Leader: It's not too late to rethink flawed ID cards plan

Opposition mounts as bill comes to vote...

Tags: identity cards, id cards

By silicon.com

Published: 27 June 2005 18:10 BST

Nothing, it seems, will force the UK government to back down over its half-cocked, hair-brained ID card proposals - and admit the costs have been underestimated and the database and biometric technologies are unproven for a project of this scale (over 67 million ID cards would be issued).

In the face of increasingly hostile opposition to the ID card plans from MPs, the public, academics, economists, the media and the IT industry - which is likely to be tasked with implementing the scheme - the Home Secretary Charles Clarke and his minions have resorted to simply labelling critics as "mad" and London School of Economics' estimates of a £19bn projected cost as "nonsense".

Indeed the Prime Minister himself came out to defend the ID card plans today, saying the biometric technology will work - that's the same Tony Blair whose wife admitted just before the election that he hasn't a clue when it comes to technology. The Home Office, meanwhile, trots out the convenient "commercially confidential" line to avoid having to put its figures under any public scrutiny.

The government has also indulged in some massaging of figures to support its increasingly flaky case. Take the £1.3bn cost of ID theft which the Home Office claims ID cards will supposedly tackle. Those figures have widely been discredited with the real figure around a tenth of that.

For example, the biggest fraud losses are not from people with fake IDs but from people with genuine IDs who simply lie about their circumstances, such as dole cheats who work on the side for cash in hand. The same goes for the insurance industry. The Association of British Insurers admitted last week that ID theft isn't a problem for them. The real areas where ID theft is a problem are on the internet and people raiding dustbins - neither of which would be addressed by a costly biometric ID card.

The other tactic the Home Office have resorted to when faced with probing questions about the ID card scheme is to simply ignore them. silicon.com, as you may recall, launched an 'ID Cards on Trial' campaign on 6 June asking the Home Office and Charles Clarke to address specific questions about the cost, scope and technological aspects of the scheme.

Prior to the launch of that campaign silicon.com had been embraced by the Home Office and been invited to special ID cards briefings, presumably because as a technology publication we were seen as being 'on side'. Since the launch of the campaign not one email or phone call to the Home Office has been returned.

This publication even offered Home Secretary Charles Clarke a platform on our site to address the concerns raised in our campaign by a range of cross-party politicians, technical experts and academics.

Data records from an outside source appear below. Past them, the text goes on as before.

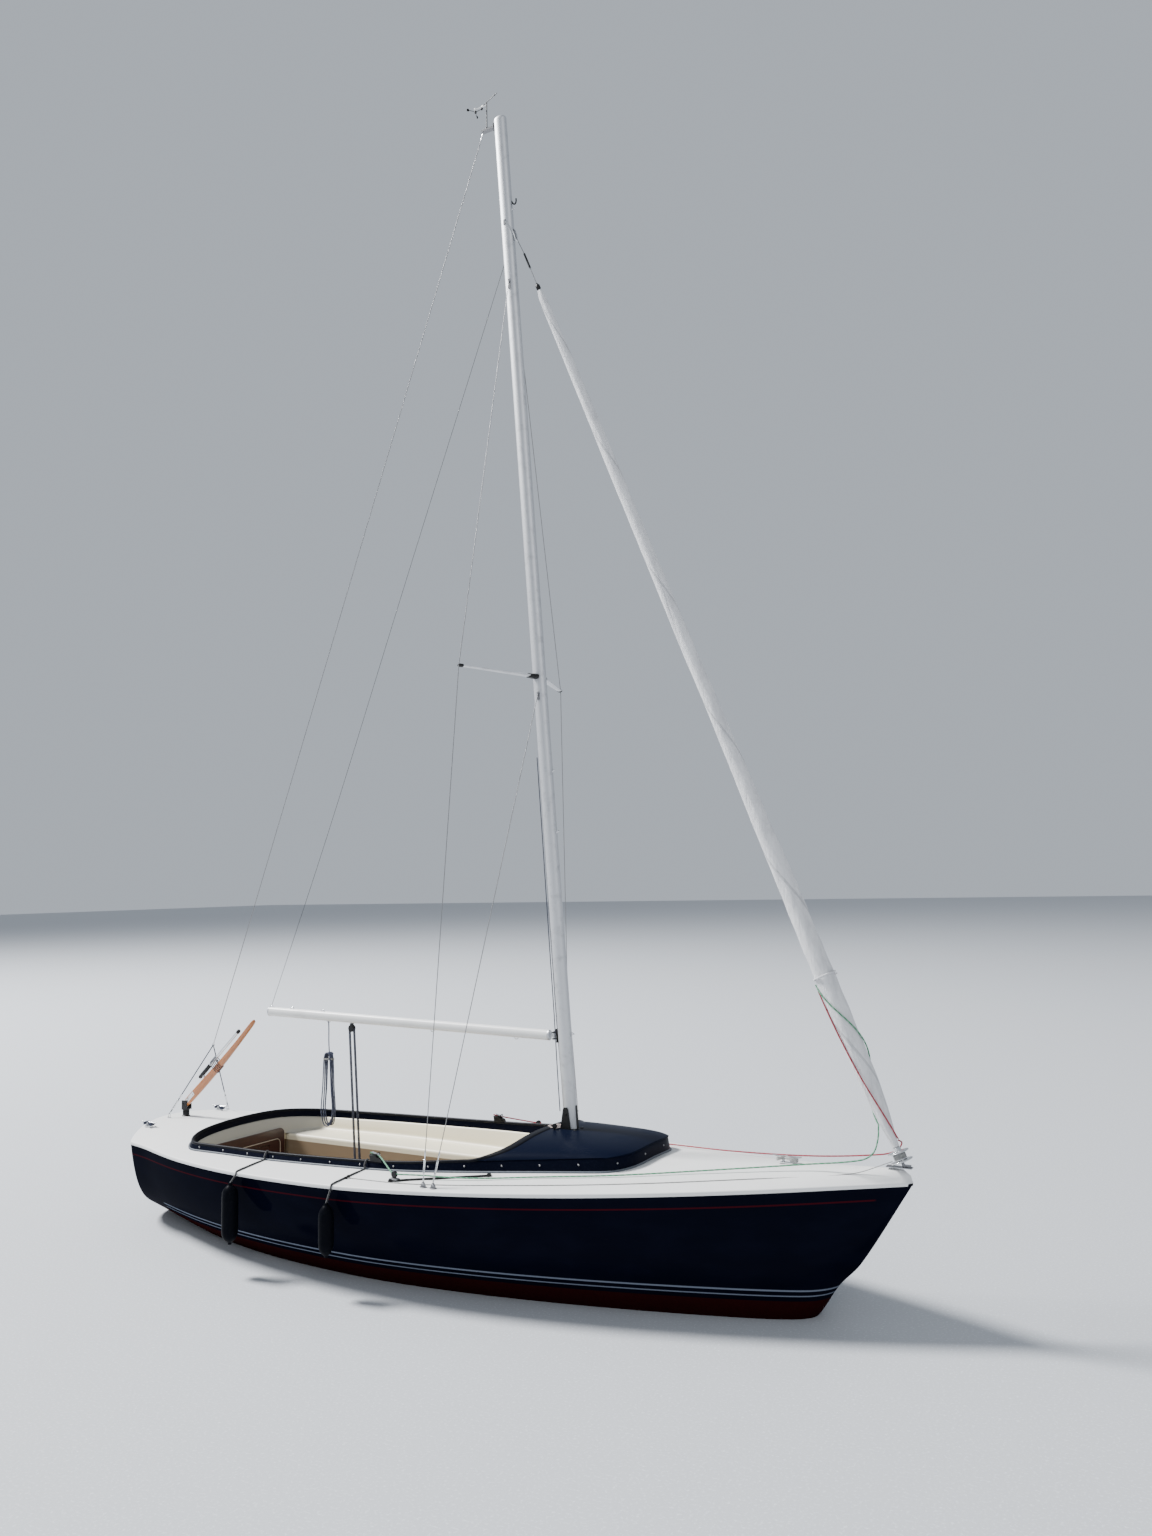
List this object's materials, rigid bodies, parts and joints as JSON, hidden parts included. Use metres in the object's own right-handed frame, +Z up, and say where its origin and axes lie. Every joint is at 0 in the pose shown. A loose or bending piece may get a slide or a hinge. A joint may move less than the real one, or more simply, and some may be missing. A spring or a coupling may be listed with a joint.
{
  "type": "open day-sailing keelboat",
  "caption": "Open day-sailing keelboat afloat, with a furled jib, bare boom, cuddy, tiller and fixed keel; rudder, boom, furler and wind sensor turn.",
  "frame": {"origin": "on the waterline, amidships, on the centreline", "axes": "+X to the bow, +Y to port, +Z up; the hull floats upright with the waterline at z = 0"},
  "size_m": [6.4485, 2.2715, 9.589],
  "materials": {
    "hull_gelcoat": "glossy navy with dark red antifouling below, two white boot lines and a red cove line",
    "deck_gelcoat": "white, slightly chalky, fine non-slip grain",
    "liner_gelcoat": "cream moulded liner, satin",
    "band_gelcoat": "navy, satin, with metal snap studs",
    "cuddy_gelcoat": "navy, glossy, lightly hazed",
    "mahogany": "dark red-brown, varnished, fine grain",
    "varnished_wood": "laminated, orange-brown, clear varnish",
    "antifouled_iron": "dark red antifouling, matt",
    "antifouled_blade": "dark red antifouling, matt",
    "black_fitting": "black, satin, worn at the edges",
    "extension_tube": "anodised tube",
    "mast_aluminium": "anodised, matt, faint drawing lines",
    "wire": "laid stainless wire",
    "stainless": "polished stainless steel, light haze",
    "sailcloth": "off-white woven sailcloth, rolled, creased, slightly grey",
    "boom_paint": "white enamel, slightly worn",
    "rope": "braided, blue and white",
    "fender_vinyl": "navy-black, satin, scuffed"
  },
  "bodies": {
    "root": {"hull": "hull_gelcoat", "deck": "deck_gelcoat", "cockpit_liner": "liner_gelcoat", "locker_panel": "mahogany", "coaming": "band_gelcoat", "cuddy": "cuddy_gelcoat", "keel": "antifouled_iron", "skeg": "antifouled_iron", "mast": "mast_aluminium", "mast_step": "black_fitting", "masthead_crane": "mast_aluminium", "spreader_starboard": "mast_aluminium", "spreader_port": "mast_aluminium", "upper_shroud_starboard": "wire", "upper_shroud_port": "wire", "lower_shroud_starboard": "wire", "lower_shroud_port": "wire", "chainplate_starboard": "stainless", "chainplate_port": "stainless", "backstay": "wire", "halyard_swivel": "black_fitting", "forestay_head": "wire", "stemhead_fitting": "stainless", "gooseneck": "stainless", "mainsheet_base": "black_fitting", "bow_cleat": "stainless", "stern_cleat_starboard": "stainless", "stern_cleat_port": "stainless", "sheet_lead_starboard": "black_fitting", "sheet_lead_port": "black_fitting", "sheet_cleat_starboard": "black_fitting", "sheet_cleat_port": "black_fitting", "transom_bracket": "stainless", "fender_aft": "fender_vinyl", "fender_mid": "fender_vinyl", "sensor_stalk": "black_fitting"},
    "rudder": {"rudder": "antifouled_blade", "rudder_head": "black_fitting"},
    "tiller": {"tiller": "varnished_wood", "tiller_extension": "extension_tube"},
    "boom": {"boom": "boom_paint", "mainsheet_block": "black_fitting", "rope_coil": "rope", "rope_hanger": "rope"},
    "furler": {"furled_jib": "sailcloth", "furler_drum": "stainless"},
    "locker_door": {"locker_door": "mahogany"},
    "cups": {"wind_cups": "black_fitting"},
    "vane": {"wind_vane": "black_fitting"}
  },
  "joints": [
    {"name": "rudder_turn", "type": "hinge", "parent": "root", "child": "rudder", "pos_m": [-2.95, 0, 0.8], "axis": [0, 0, 1], "range_deg": [-38, 38]},
    {"name": "tiller_lift", "type": "hinge", "parent": "rudder", "child": "tiller", "pos_m": [-2.95, 0, 0.862], "axis": [0, 1, 0], "range_deg": [0, 35]},
    {"name": "boom_swing", "type": "hinge", "parent": "root", "child": "boom", "pos_m": [0.758, 0, 1.609], "axis": [-0.0617, 0, 0.9981], "range_deg": [-60, 60]},
    {"name": "furler_turn", "type": "hinge", "parent": "root", "child": "furler", "pos_m": [3.215, 0, 0.9], "axis": [-0.3677, 0, 0.9299], "continuous": true},
    {"name": "locker_door_open", "type": "hinge", "parent": "root", "child": "locker_door", "pos_m": [-2.1985, 0, 0.312], "axis": [0, 1, 0], "range_deg": [0, 80]},
    {"name": "cups_spin", "type": "hinge", "parent": "root", "child": "cups", "pos_m": [0.182, 0, 8.785], "axis": [0, 0, 1], "continuous": true},
    {"name": "vane_turn", "type": "hinge", "parent": "root", "child": "vane", "pos_m": [0.288, 0, 8.815], "axis": [0, 0, 1], "continuous": true}
  ]
}
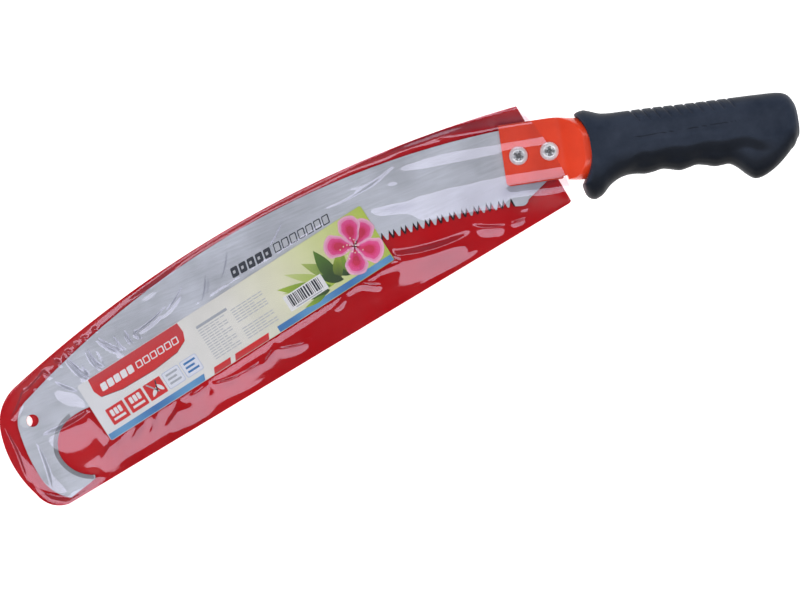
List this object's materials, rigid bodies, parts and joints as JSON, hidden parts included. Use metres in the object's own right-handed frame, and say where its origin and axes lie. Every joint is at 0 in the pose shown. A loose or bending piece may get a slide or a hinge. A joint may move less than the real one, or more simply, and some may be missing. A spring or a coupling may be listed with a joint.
{
  "type": "pruning saw with sheath",
  "caption": "Curved fixed-blade pruning saw with a hooked tip, a folded steel ferrule and a moulded rubber grip, in a clear-fronted sheath that draws off.",
  "frame": {"origin": "centre of the bounding box's underside, with the saw lying flat: the lowest point is the grip's guard lip", "axes": "+X along the grip from the blade towards the butt; +Y from the toothed edge towards the blade's back; +Z square to the blade, from the red panel towards the clear panel"},
  "size_m": [0.5342, 0.2098, 0.0372],
  "materials": {
    "blade_steel": "satin ground",
    "orange_paint": "gloss paint",
    "screw_zinc": "bright plated",
    "hardware_zinc": "zinc plated",
    "black_rubber": "satin moulded",
    "red_pvc": "glossy flexible sheet",
    "clear_film": "glossy clear sheet",
    "printed_card": "printed, smooth"
  },
  "bodies": {
    "saw": {"blade": "blade_steel", "ferrule": "orange_paint", "screw_front": "screw_zinc", "screw_rear": "screw_zinc", "washer_front": "hardware_zinc", "washer_rear": "hardware_zinc", "nut_front": "hardware_zinc", "nut_rear": "hardware_zinc", "grip": "black_rubber"},
    "sheath": {"sheath_back": "red_pvc", "sheath_front": "clear_film", "label_card": "printed_card"}
  },
  "joints": [
    {"name": "sheath_draw", "type": "hinge", "parent": "saw", "child": "sheath", "pos_m": [0.16931, -0.57533, 0.01862], "axis": [0, 0, 1], "range_deg": [0, 44]}
  ]
}
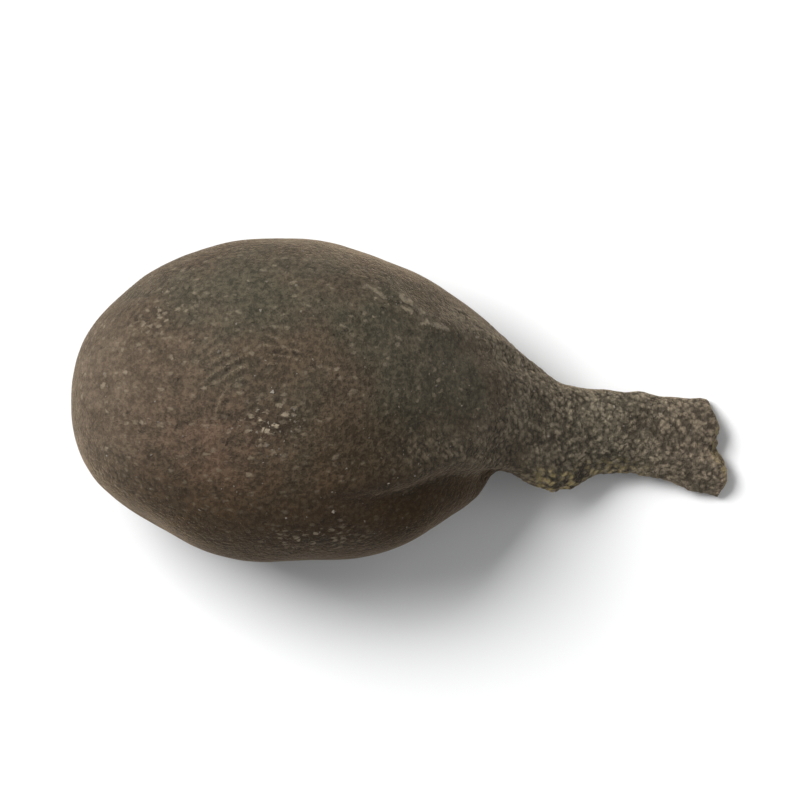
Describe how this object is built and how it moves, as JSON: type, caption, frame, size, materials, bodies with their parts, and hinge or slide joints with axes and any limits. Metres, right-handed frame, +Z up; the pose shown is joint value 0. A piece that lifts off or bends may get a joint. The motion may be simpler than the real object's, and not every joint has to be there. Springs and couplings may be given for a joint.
{
  "type": "dried bladderwrack air bladder with frond stub",
  "caption": "Dried seaweed float: a leathery, egg-shaped air bladder that narrows through a pleated neck into a flat stub of frond with a broken end.",
  "frame": {"origin": "middle of the bounding box's base, on the surface that the piece lies on", "axes": "+X along the piece, from the blunt end of the bladder to the broken end of the frond; +Y across it; +Z up"},
  "size_m": [0.03, 0.0148, 0.0124],
  "materials": {
    "dried_skin": "matte"
  },
  "bodies": {
    "root": {"bladder_with_frond_stub": "dried_skin"}
  },
  "joints": []
}
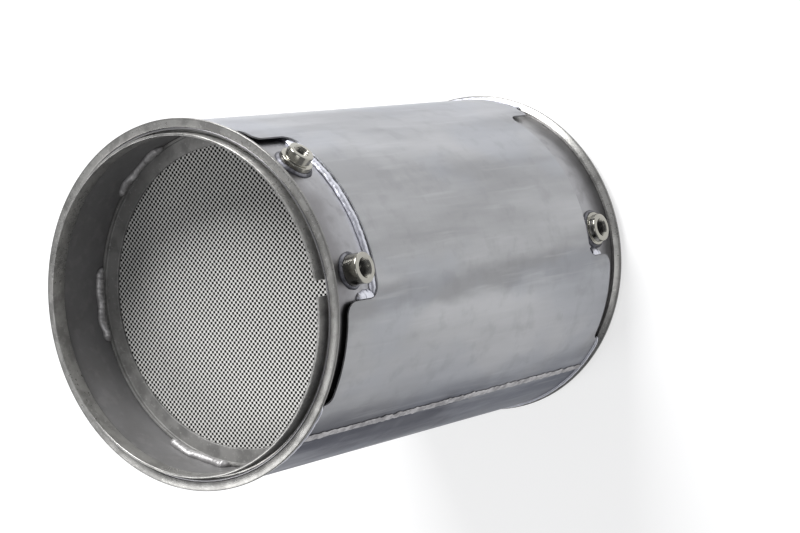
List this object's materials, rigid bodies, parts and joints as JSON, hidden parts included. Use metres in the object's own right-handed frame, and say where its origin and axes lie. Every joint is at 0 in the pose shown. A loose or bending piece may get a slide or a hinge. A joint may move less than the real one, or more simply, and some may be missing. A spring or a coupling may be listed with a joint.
{
  "type": "diesel particulate filter",
  "caption": "Steel exhaust filter canister with a ceramic honeycomb block, clamp flanges, pilot rings and sensor bosses in windows of a rolled heat shield.",
  "frame": {"origin": "on the canister's axis, at the lowest edge of the outlet pilot ring", "axes": "+Z along the gas axis from the outlet end towards the inlet end; +X between the slit's start and the sensor bosses"},
  "size_m": [0.3358, 0.3358, 0.5146],
  "materials": {
    "shield_steel": "rolled stainless sheet with soft cloudy handling marks",
    "can_steel": "darker stainless sheet, heat greyed inside",
    "flange_steel": "turned and rolled steel, slightly warm grey",
    "machined_steel": "bright turned steel with a slight straw tint",
    "weld_metal": "rippled bright weld bead",
    "ceramic": "matt porous grey ceramic",
    "fibre_mat": "off-white needled fibre"
  },
  "bodies": {
    "root": {"filter_block": "ceramic", "filter_can": "can_steel", "inlet_end_pipe": "can_steel", "inlet_flange": "flange_steel", "inlet_joint_weld": "weld_metal", "inlet_pilot_ring": "flange_steel", "inlet_pressure_boss": "machined_steel", "inlet_pressure_boss_weld": "weld_metal", "inlet_retaining_ring": "can_steel", "inlet_sensor_boss": "machined_steel", "inlet_sensor_boss_weld": "weld_metal", "inlet_shield_weld": "weld_metal", "inlet_tack_weld_1": "weld_metal", "inlet_tack_weld_2": "weld_metal", "inlet_tack_weld_3": "weld_metal", "inlet_tack_weld_4": "weld_metal", "inlet_tack_weld_5": "weld_metal", "inlet_tack_weld_6": "weld_metal", "inlet_window_weld": "weld_metal", "insulation_blanket": "fibre_mat", "outer_shield": "shield_steel", "outlet_end_pipe": "can_steel", "outlet_flange": "flange_steel", "outlet_joint_weld": "weld_metal", "outlet_pilot_ring": "flange_steel", "outlet_retaining_ring": "can_steel", "outlet_sensor_boss": "machined_steel", "outlet_sensor_boss_weld": "weld_metal", "outlet_shield_weld": "weld_metal", "outlet_tack_weld_1": "weld_metal", "outlet_tack_weld_2": "weld_metal", "outlet_tack_weld_3": "weld_metal", "outlet_tack_weld_4": "weld_metal", "outlet_tack_weld_5": "weld_metal", "outlet_tack_weld_6": "weld_metal", "outlet_window_weld": "weld_metal", "shield_seam_weld": "weld_metal", "support_mat": "fibre_mat"}
  },
  "joints": []
}
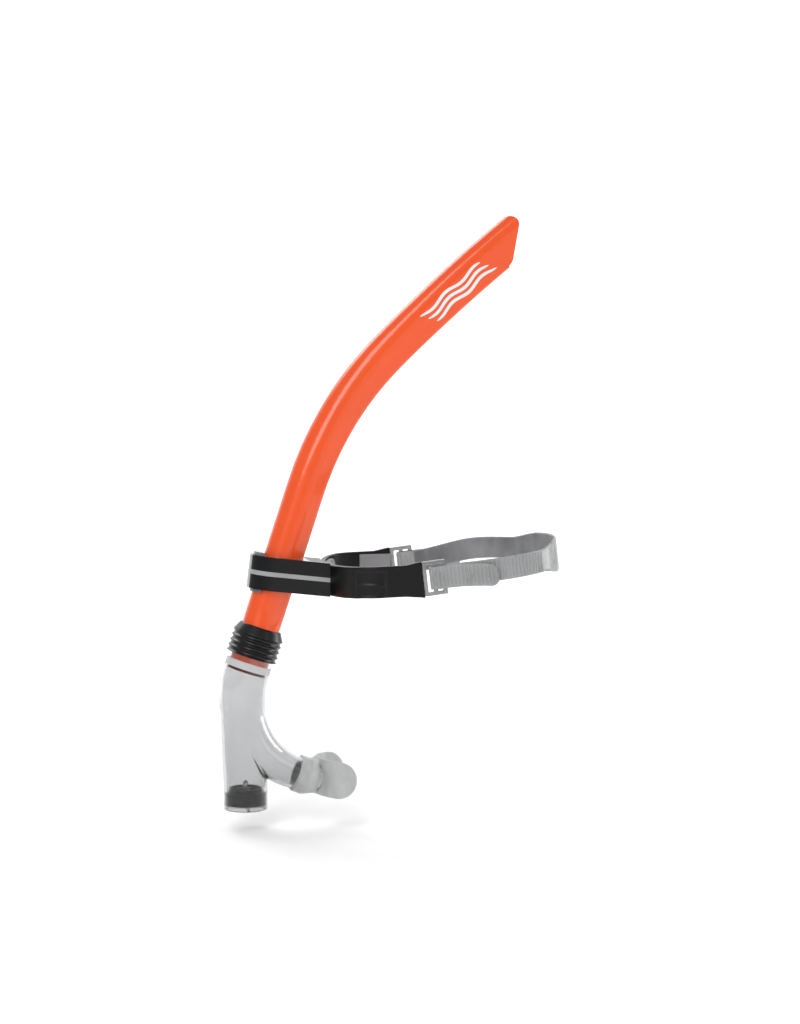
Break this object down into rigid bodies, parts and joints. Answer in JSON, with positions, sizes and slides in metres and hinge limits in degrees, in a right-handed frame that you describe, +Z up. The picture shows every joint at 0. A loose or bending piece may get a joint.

His failure to respond speaks volumes about his lack of confidence in the Home Office's own ID cards business case. In fact, just this weekend, details have been leaked to the media of an internal Home Office memo admitting that the cost of ID cards will now actually be more than £100 each.

Despite this the government looks like it will narrowly win the vote at the second reading of the ID cards bill on Tuesday, thanks to unionist MPs and a number of abstentions from the Conservatives. But it will be a Pyrrhic victory for a "dog's dinner" of a scheme that looks set to run billions of pounds over budget and spiral wildly out of control.

The best hope is that the bill gets blocked in the House of Lords, or that select committee hearings and reports delay implementation long enough for the whole project to undergo a major rethink - or get quietly dropped altogether.

Until then silicon.com will keep up the 'ID Cards on Trial' campaign by pressing the government and the Home Office at every turn on the cost, scope and technical feasibility of the project.